● **GOAL**: Each line below is to be written out in full, exactly as shown.

● **STORED DATA**:
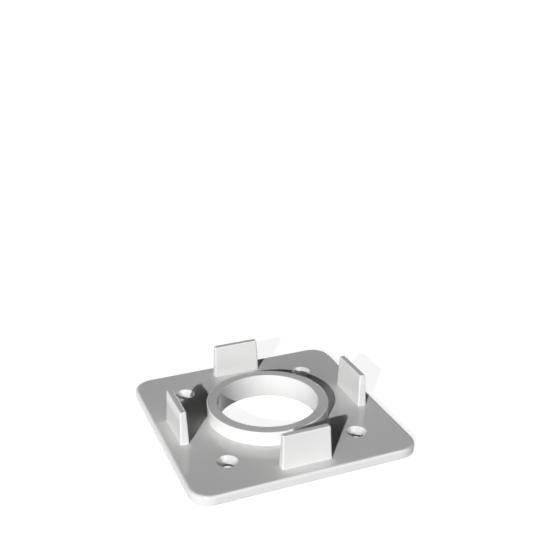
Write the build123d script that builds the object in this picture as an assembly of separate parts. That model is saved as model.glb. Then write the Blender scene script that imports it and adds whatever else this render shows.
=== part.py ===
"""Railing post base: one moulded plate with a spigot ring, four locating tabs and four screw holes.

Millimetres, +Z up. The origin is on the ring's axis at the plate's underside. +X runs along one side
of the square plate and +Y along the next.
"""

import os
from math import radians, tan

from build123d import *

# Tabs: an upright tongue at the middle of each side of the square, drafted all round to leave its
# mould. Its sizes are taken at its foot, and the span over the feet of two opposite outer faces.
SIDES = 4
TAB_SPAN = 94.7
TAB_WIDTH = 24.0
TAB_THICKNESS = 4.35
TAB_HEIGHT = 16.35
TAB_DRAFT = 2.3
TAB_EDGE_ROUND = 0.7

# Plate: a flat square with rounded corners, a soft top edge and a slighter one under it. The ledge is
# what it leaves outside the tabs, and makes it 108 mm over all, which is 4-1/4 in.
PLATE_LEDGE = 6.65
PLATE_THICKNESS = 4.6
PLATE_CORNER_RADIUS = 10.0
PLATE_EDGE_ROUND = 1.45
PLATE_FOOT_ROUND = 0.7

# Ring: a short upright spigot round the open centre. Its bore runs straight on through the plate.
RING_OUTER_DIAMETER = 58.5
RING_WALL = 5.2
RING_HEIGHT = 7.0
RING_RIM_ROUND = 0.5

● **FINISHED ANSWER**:
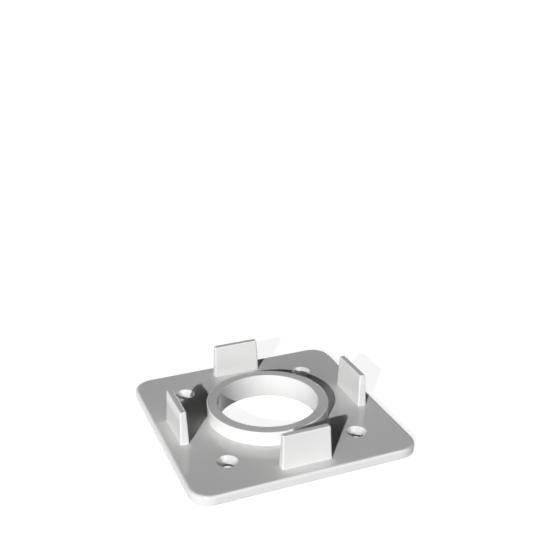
Write the build123d script that builds the object in this picture as an assembly of separate parts. That model is saved as model.glb. Then write the Blender scene script that imports it and adds whatever else this render shows.
=== part.py ===
"""Railing post base: one moulded plate with a spigot ring, four locating tabs and four screw holes.

Millimetres, +Z up. The origin is on the ring's axis at the plate's underside. +X runs along one side
of the square plate and +Y along the next.
"""

import os
from math import radians, tan

from build123d import *

# Tabs: an upright tongue at the middle of each side of the square, drafted all round to leave its
# mould. Its sizes are taken at its foot, and the span over the feet of two opposite outer faces.
SIDES = 4
TAB_SPAN = 94.7
TAB_WIDTH = 24.0
TAB_THICKNESS = 4.35
TAB_HEIGHT = 16.35
TAB_DRAFT = 2.3
TAB_EDGE_ROUND = 0.7

# Plate: a flat square with rounded corners, a soft top edge and a slighter one under it. The ledge is
# what it leaves outside the tabs, and makes it 108 mm over all, which is 4-1/4 in.
PLATE_LEDGE = 6.65
PLATE_THICKNESS = 4.6
PLATE_CORNER_RADIUS = 10.0
PLATE_EDGE_ROUND = 1.45
PLATE_FOOT_ROUND = 0.7

# Ring: a short upright spigot round the open centre. Its bore runs straight on through the plate.
RING_OUTER_DIAMETER = 58.5
RING_WALL = 5.2
RING_HEIGHT = 7.0
RING_RIM_ROUND = 0.5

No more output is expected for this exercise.